* **Given data**:

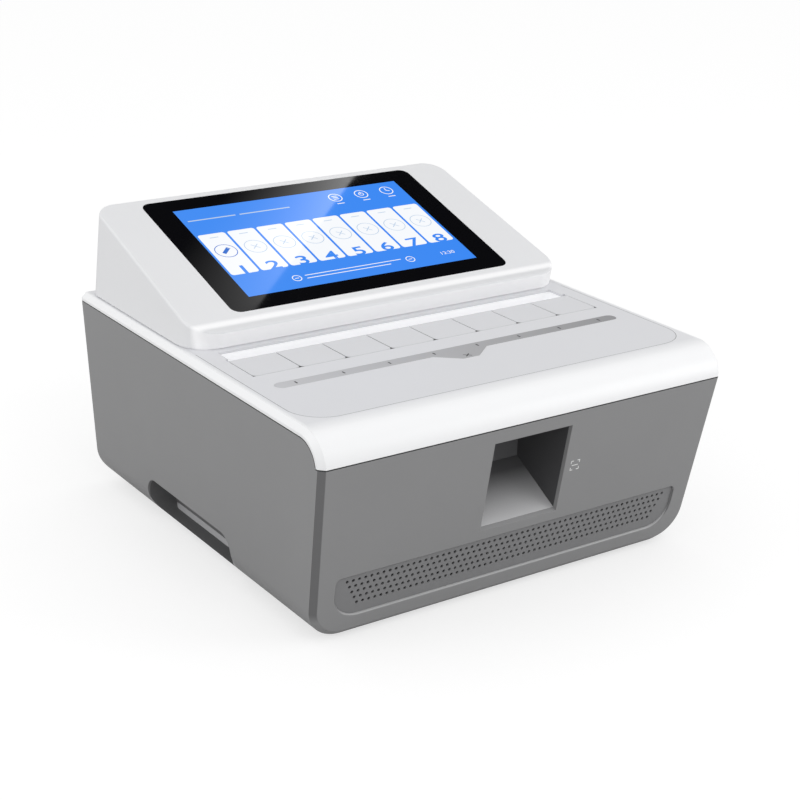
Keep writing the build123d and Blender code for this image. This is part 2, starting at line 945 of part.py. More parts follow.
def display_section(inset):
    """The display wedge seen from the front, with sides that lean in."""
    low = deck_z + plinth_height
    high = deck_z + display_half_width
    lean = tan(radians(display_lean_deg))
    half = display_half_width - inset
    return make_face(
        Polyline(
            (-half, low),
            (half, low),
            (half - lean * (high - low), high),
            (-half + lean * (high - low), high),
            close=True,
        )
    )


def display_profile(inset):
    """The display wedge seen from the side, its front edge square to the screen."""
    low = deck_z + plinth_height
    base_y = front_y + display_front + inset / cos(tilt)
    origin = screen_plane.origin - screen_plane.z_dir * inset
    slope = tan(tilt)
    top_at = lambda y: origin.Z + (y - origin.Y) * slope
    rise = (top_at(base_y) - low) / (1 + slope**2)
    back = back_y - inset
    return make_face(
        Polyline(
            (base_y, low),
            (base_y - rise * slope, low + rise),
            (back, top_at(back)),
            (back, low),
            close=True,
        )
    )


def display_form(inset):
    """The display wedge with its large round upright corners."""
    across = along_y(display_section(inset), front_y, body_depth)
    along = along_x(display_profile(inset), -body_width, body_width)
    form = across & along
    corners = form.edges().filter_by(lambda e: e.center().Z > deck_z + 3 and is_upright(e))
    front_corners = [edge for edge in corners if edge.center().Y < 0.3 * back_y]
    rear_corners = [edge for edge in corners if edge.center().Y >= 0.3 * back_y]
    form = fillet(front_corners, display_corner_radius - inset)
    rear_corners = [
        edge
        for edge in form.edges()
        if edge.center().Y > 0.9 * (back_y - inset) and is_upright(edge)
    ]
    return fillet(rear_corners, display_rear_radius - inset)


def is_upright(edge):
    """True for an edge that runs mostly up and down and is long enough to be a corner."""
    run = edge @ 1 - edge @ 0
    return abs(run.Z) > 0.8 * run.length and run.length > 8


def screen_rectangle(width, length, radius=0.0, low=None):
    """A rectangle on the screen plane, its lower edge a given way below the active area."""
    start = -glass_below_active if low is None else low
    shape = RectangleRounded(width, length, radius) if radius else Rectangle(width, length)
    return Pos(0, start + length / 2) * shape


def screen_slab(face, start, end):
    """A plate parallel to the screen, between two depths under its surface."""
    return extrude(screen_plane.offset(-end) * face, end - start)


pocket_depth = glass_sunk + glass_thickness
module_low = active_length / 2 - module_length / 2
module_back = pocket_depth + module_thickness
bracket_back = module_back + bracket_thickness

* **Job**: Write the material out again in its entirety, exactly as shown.

* **Result of the task**:
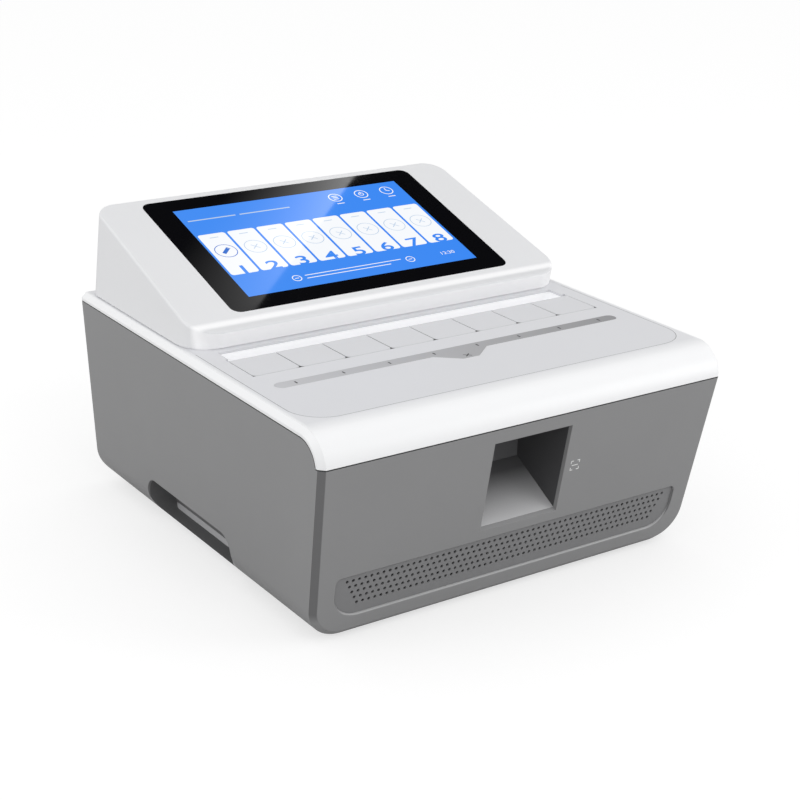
Keep writing the build123d and Blender code for this image. This is part 2, starting at line 945 of part.py. More parts follow.
def display_section(inset):
    """The display wedge seen from the front, with sides that lean in."""
    low = deck_z + plinth_height
    high = deck_z + display_half_width
    lean = tan(radians(display_lean_deg))
    half = display_half_width - inset
    return make_face(
        Polyline(
            (-half, low),
            (half, low),
            (half - lean * (high - low), high),
            (-half + lean * (high - low), high),
            close=True,
        )
    )


def display_profile(inset):
    """The display wedge seen from the side, its front edge square to the screen."""
    low = deck_z + plinth_height
    base_y = front_y + display_front + inset / cos(tilt)
    origin = screen_plane.origin - screen_plane.z_dir * inset
    slope = tan(tilt)
    top_at = lambda y: origin.Z + (y - origin.Y) * slope
    rise = (top_at(base_y) - low) / (1 + slope**2)
    back = back_y - inset
    return make_face(
        Polyline(
            (base_y, low),
            (base_y - rise * slope, low + rise),
            (back, top_at(back)),
            (back, low),
            close=True,
        )
    )


def display_form(inset):
    """The display wedge with its large round upright corners."""
    across = along_y(display_section(inset), front_y, body_depth)
    along = along_x(display_profile(inset), -body_width, body_width)
    form = across & along
    corners = form.edges().filter_by(lambda e: e.center().Z > deck_z + 3 and is_upright(e))
    front_corners = [edge for edge in corners if edge.center().Y < 0.3 * back_y]
    rear_corners = [edge for edge in corners if edge.center().Y >= 0.3 * back_y]
    form = fillet(front_corners, display_corner_radius - inset)
    rear_corners = [
        edge
        for edge in form.edges()
        if edge.center().Y > 0.9 * (back_y - inset) and is_upright(edge)
    ]
    return fillet(rear_corners, display_rear_radius - inset)


def is_upright(edge):
    """True for an edge that runs mostly up and down and is long enough to be a corner."""
    run = edge @ 1 - edge @ 0
    return abs(run.Z) > 0.8 * run.length and run.length > 8


def screen_rectangle(width, length, radius=0.0, low=None):
    """A rectangle on the screen plane, its lower edge a given way below the active area."""
    start = -glass_below_active if low is None else low
    shape = RectangleRounded(width, length, radius) if radius else Rectangle(width, length)
    return Pos(0, start + length / 2) * shape


def screen_slab(face, start, end):
    """A plate parallel to the screen, between two depths under its surface."""
    return extrude(screen_plane.offset(-end) * face, end - start)


pocket_depth = glass_sunk + glass_thickness
module_low = active_length / 2 - module_length / 2
module_back = pocket_depth + module_thickness
bracket_back = module_back + bracket_thickness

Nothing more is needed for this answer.